In his session at The Digital Marketing Conference — Adobe Summit, Kevin spoke about what makes Pinterest unique to marketers and brands in the social media sphere.

Mainly, unlike other social sites, it’s kind of a loner.

Not in the standing alone in the corner at the school dance kind of a way, but in a “Best All Around” superlative kind of way: independent, and not only party-planning the dance, but countless other activities and interests as well.

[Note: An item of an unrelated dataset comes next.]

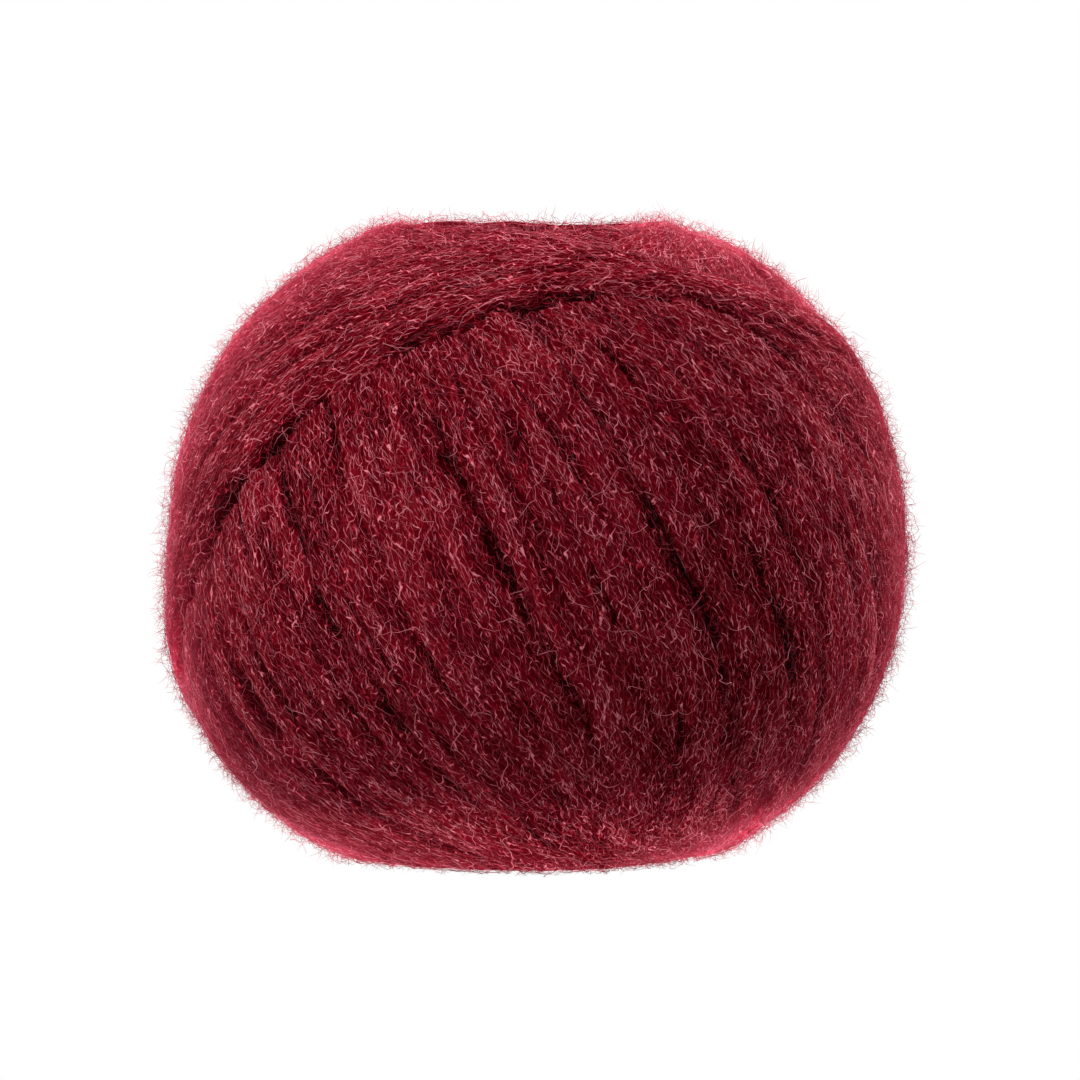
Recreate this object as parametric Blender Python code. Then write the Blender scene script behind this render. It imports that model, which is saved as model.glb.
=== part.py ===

“They’re using it for themselves,” Kevin said, adding that many users don’t follow a lot of people, because they using the platform to fulfill their own needs, not to impress anyone else.

 

What is a Pin?

“Art and copy, as old as advertising itself,” Kevin said.

What is a Pin

 

Who is on Pinterest?

  • 70M+ monthly users in the U.S.
  • 40% of women in the U.S. are on Pinterest
  • 75% of usage is on a mobile device
  • One-third of millennials are on Pinterest

*Based on comScore Sept 2014, desktop and mobile, U.S. users, and internal Pinterest data

Those 70 million monthly users utilize Pinterest to discover, save and then do, Kevin said. Over 30 billion pins ave been categorized by people into more than 750 million boards, and this is a highly personal interaction to them.

Pinners are sharing their interests, hobbies, hopes and goals, creating the narrative of their future through pinning actions.